Readers of this blog will know that I despise racism. This post would not mark the first time I have proven that the Bible explicitly condemns racism, but it will mark the first occasion I have addressed the foundations of this deplorable atrocity. I have recently thought about two potential motivators for this evil and I wanted to write about them here briefly.
Arrogance is one major root of not only racism, but sexism, nationalism, and many other manifestations of sin. Individuals or entire tribes or societies can come to think so highly of themselves that they act as if or believe that those who have a different ethnic background, physical appearance, or nationality are inferior to them. To reach this threshold of depravity one must suppress the obvious intellectual fact that all humans--black, white, Hispanic, and so on--are whole people that share many traits. Equality of humans is one of the cornerstones of human rights, and racism tramples on the status that all people share simply by nature of being human.
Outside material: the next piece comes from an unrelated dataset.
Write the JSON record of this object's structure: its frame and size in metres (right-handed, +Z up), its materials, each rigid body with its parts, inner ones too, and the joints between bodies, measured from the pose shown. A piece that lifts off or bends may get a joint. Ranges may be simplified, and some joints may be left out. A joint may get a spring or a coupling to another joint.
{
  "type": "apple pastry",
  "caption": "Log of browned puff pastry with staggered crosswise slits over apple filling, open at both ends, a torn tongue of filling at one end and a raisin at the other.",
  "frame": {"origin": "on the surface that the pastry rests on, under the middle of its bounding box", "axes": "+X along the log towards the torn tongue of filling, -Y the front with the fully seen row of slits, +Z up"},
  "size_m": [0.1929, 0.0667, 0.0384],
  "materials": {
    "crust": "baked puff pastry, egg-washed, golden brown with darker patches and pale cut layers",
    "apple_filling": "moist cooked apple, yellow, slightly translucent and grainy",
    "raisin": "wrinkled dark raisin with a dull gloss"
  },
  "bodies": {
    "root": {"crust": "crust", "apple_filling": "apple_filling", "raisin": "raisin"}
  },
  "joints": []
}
Fear can be a foundation of racism also. While pride surely serves as motivation for a great deal of racism, fear can also be a powerful impulse that fills the same role. It is not necessarily uncommon for people, especially those who have absorbed certain social conditioning, to fear what they do not understand. With this mindset such people may respond to those with different skin colors or backgrounds with fear because the objects of that fear are foreigners with whom they are unfamiliar. Totally ignoring the fact that these beings are men and women just like the fearful ones are--who possess intellects, feelings, aspirations, and volitions just as they do--they may allow their fear to escalate into the cruel discrimination and oppression of racism. This kind of fear forgets that we humans physically and spiritually have much more in common than the rather superficial differences we can sometimes become frightened by.
Neither pride nor fear justifies looking down on someone else simply because of their ethnicity, skin color, or other racial differences. Other roots of racism may exist--insecurity, irrational hatred, faulty worldviews--but I suspect that arrogance and fear often form the foundations that lead to this grievous sin even if other factors are present.
Although the Bible is sometimes accused of racism or "xenophobia", I have repeatedly emphasized on my blog that it explicitly and repeatedly teaches that ALL people bear God's image (Genesis 1:26-27), that salvation is for ALL people (Galatians 3:28), that legal discrimination against foreigners and certain ethnicities is evil (Leviticus 24:22), and that mistreatment of people for ethnic differences (as well as their country of birth) is an abomination (Exodus 22:21, 23:9), and that the obligation to love one's neighbor (Leviticus 19:18) extends to those of other "races" and nationalities (Deuteronomy 10:19). The Bible's teachings do not at all even near racism. Indeed, it is asinine and irrational to insist otherwise.
Those who despise racism will certainly find that the Bible concurs with them, for, from the point in Genesis where God imbues his image into all humans to the verse in Revelation where God has redeemed people "from every tribe and language and people and nation" (Revelation 5:9), specific commands and theological principles alike viciously oppose the scourge of racism and all the evils that can accompany it.